Hi bioconductor community!
I have performed a DE analysis using DESeq2, with conditions being carriers vs. non-carriers of a risk allele identifed from a GWAS study. The sample size is 131 with 81 and 49 in each group. I get 18 down-regulated and 726 upregulated. The effect sizes have been shrunk by lfc. Of the up-regulated genes, the maximum logFC is 22.9 and minimum is 0.44 with mean 2.26 logFC. Of the down-regulated genes we have a range from -9.77 to -0.57 with mean -2.0 logFC.
In my opinion there is no overall trend in the MA plot, but it is extremely assymetric in terms of so many upregulated genes vs. downregulated, which I think is worrying. I have performed this experiment on 20-some genetic variants using the same expression dataset, with some of the variants showing the same behaviour. However, a lot of variants have completely symmetric MA Plots. The median ratio between up/ and down-regulated genes is 0.6 meaning that there are ca. twice as many downregulated genes on average. There are some extreme outliers with 30-40 times as many upregulated, and some with 50-70 times as many downregulated genes. But most (75 %) lie within 0.14 to 3 times as many upregulated genes vs. downregulated. The number of samples in each group is not widely different among the variants. It is quite difficult to say if this is biologically meaningful, given the limited knowledge about the genetic variants in general.
I just wanted to get your opinion on the matter. Does this MA plot indicate that something is wrong with the normalization or could it be due to low sample size, or something else?

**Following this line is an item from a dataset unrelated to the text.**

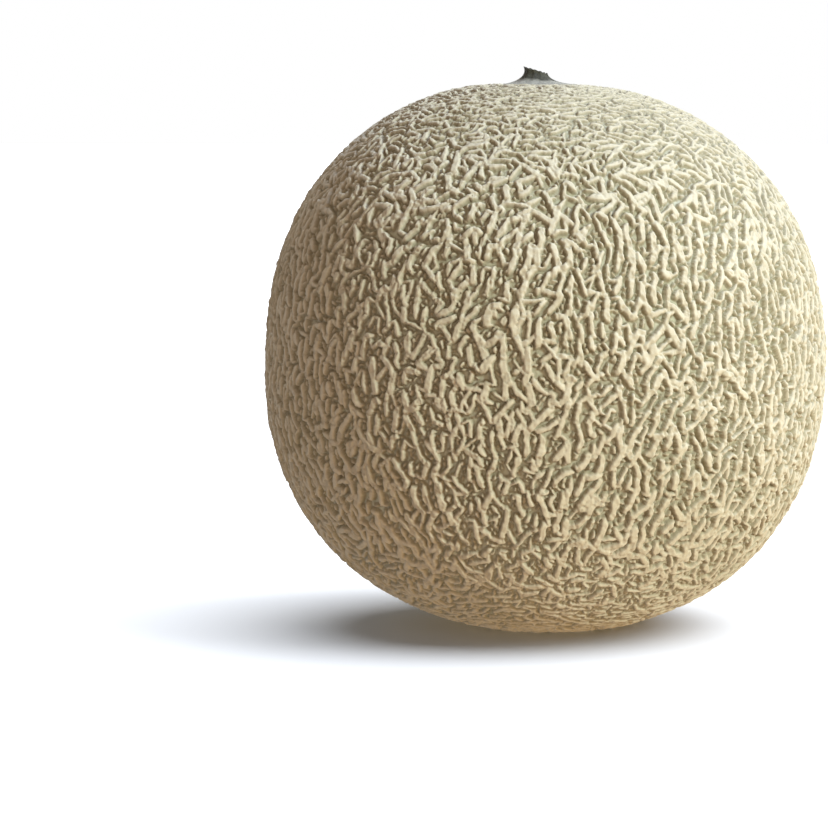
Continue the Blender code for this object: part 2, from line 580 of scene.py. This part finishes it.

Here is my code to generate the MA plot. The levels of the genetic variants are 1: carrier or 0: non-carrier. The column is called "SNP".
dds <- DESeqDataSetFromTximport(txi = mRNA_list,
colData = coldata,
design = ~ SNP + age + gender)
dds <- DESeq(dds)
res <- results(dds)
res <- results(dds, contrast=c("SNP","1","0"))
resLFC <- lfcShrink(dds, contrast=c("SNP","1","0"), type="normal")
plotMA(resLFC, ylim=c(-2,2))
Batch effects were actually removed from the data beforehand, which is confirmed by a PCA plot. Carriers and non-carriers were not treated seperately and adjusting for population stratification (PC's) doesn't change the MA plot either.
One thing you may try is to not remove batch effects beforehand but to estimate with RUV and then pass that to DESeq2's design (see workflow for a worked out example).
But you may still see the up-regulation. I've seen plenty of experiments with imbalanced response. But I'm also asking you if it's implausible that the allele would have such an effect in this group. I'm surprised that grouping by an allele would give much DE at all, beyond a cis gene.
Anyway, you didn't mention the plotting of counts, I would certainly be doing that as well as part of QC.